From January through the fall, the market repeatedly signaled the same dynamic: supply outpaced demand, and buyers took advantage. New listings surged early in the year as sellers tested the waters, and active inventory remained elevated through much of the spring and summer. Even when sales improved month-over-month during parts of the year, the broader inventory backdrop continued to support negotiation.


This environment fundamentally shifted buyer behavior. Conditional offers returned. Days on market extended. Price reductions became less of a stigma and more of a strategy. In many neighborhoods, buyers were able to compare options—something the GTA market rarely offers when momentum is strong.


At the segment level, ground-oriented housing held up better than expected, supported by families prioritizing space and long-term livability. Condominiums, meanwhile, remained the softest part of the market for much of the year. Price flexibility and longer listing times created entry opportunities for first-time buyers and investors, particularly in well-supplied suburban pockets where supply weighed more heavily on pricing.


The year ended with a subdued December, reinforcing the market’s late-year holding pattern. TRREB reported 3,697 home sales in December 2025, down 8.9% from December 2024. New listings were modestly higher, with 5,299 listings entering the MLS® System—up 1.8% year-over-year.


Prices continued to trend lower on an annual basis. The MLS® HPI Composite benchmark was down 6.3% year-over-year in December, while the average selling price was $1,006,735, a 5.1% decline compared to December 2024.


Seasonal adjustments offered a slightly more nuanced picture: December home sales edged down slightly compared to November, while new listings were up. The HPI trended slightly lower month-over-month, but the average selling price edged higher—an incremental signal that pricing may be stabilizing, even as activity remains restrained.


The Real Driver in 2025: Confidence, Not Capability


By the end of 2025, most affordability measures had improved. Prices were lower than the year prior, and borrowing costs had eased relative to peak levels. Yet many households remained cautious, reflecting a wider economic mood shaped by uncertainty around employment stability, trade conditions, and broader macroeconomic direction.


Buyers are doing more than shopping—they’re stress-testing their future. The decision to purchase in 2025 often came down to whether a household felt secure enough to carry the payment comfortably over the long term, not whether they could technically qualify.


Policy and Cost-of-Living Pressure


While rate relief helped, TRREB continued to point to structural factors that go beyond monetary policy. Affordability in the GTA is not only shaped by home prices and mortgage rates, but by the cost of living more broadly—taxes, fees, and household expenses that influence what buyers can comfortably carry each month.


TRREB CEO John DiMichele urged governments to take action on this front: “We urge governments at all levels to take action now to provide tax relief for consumers and help ease the rising cost of living. Families and individuals need financial breathing room so they can afford a home or apartment and meet their basic needs. Fair and responsible tax policies can put more money back into people’s pockets, restore consumer confidence, and rebuild trust in the economy.”
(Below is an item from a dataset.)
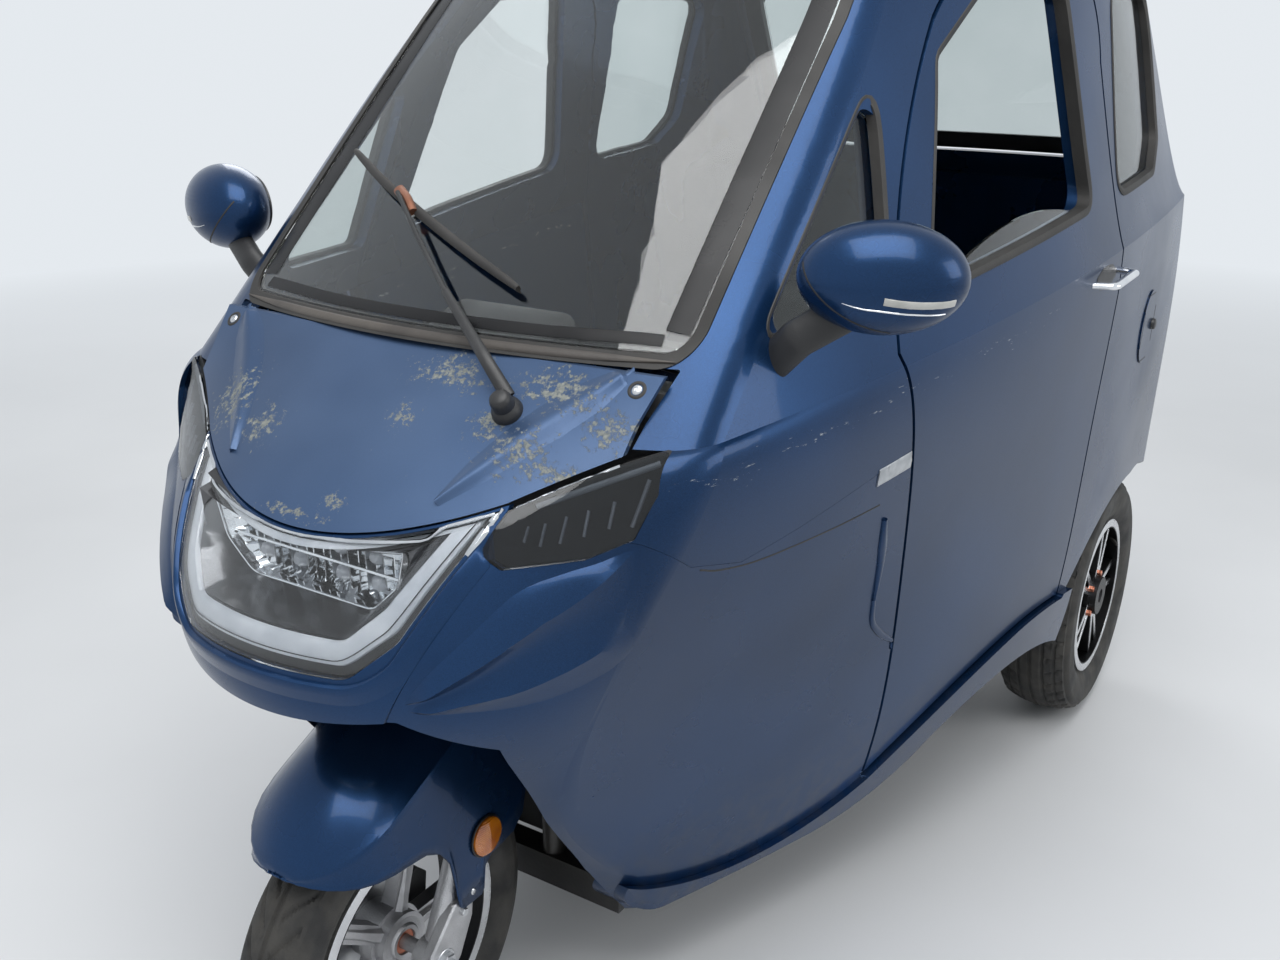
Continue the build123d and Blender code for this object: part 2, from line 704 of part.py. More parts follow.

This framing matters because it speaks to what 2025 revealed: housing demand in the GTA isn’t gone—it’s delayed. Affordability improvements created capacity, but confidence and financial “breathing room” are what convert that capacity into market activity.


Strategic Takeaways for Buyers, Sellers, and Investors


For market participants, 2025 offered a clearer separation between strategy and speculation. With more inventory and softer pricing, the advantage shifted toward those willing to do their homework and act intentionally.


  • Buyers: 2025 rewarded patience and negotiation. Many buyers had the chance to secure better pricing, include conditions, and avoid the urgency that dominates in hotter cycles. The key advantage wasn’t simply lower prices—it was choice. Buyers who focused on neighborhood fundamentals, long-term livability, and financing stability were well-positioned to capitalize on the market’s reset.

  • Sellers: The year demanded realism. In a well-supplied market, pricing precision and strong presentation mattered more than ever. Sellers who anchored to peak-era expectations often sat longer, while those who priced competitively and responded to market feedback tended to move faster. The overarching lesson: in balanced markets, the best strategy is clarity—on price, positioning, and flexibility.

  • Investors: For long-term investors, 2025 created selective opportunity—particularly in segments where pricing softened and rental demand remained durable. But the playbook shifted. Rather than chasing quick appreciation, investors focused on conservative underwriting, tenant quality, and cash flow resilience. In this environment, discipline outperformed optimism.


Looking Ahead


Year-end results confirm that 2025 laid groundwork. Affordability improved. Inventory remained elevated. Prices adjusted downward. These conditions typically support stronger transaction volumes over time—but only when buyer confidence returns.


The question heading into 2026 is not whether there is demand in the GTA. There is. The question is when that demand will move off the sidelines.


If employment confidence strengthens, trade-related uncertainty eases, and households feel more secure about their economic footing, the market is positioned to absorb pent-up demand. In that scenario, 2025 may be remembered less as a downturn and more as a reset—a year when the GTA market moved from constraint to choice, and from peak-era urgency to a more balanced, buyer-led reality.


For now, the year-end takeaway is straightforward: the math is improving. The market is more negotiable. The foundation is forming. What remains is belief—because in the GTA, confidence is often the final catalyst that turns stability into momentum.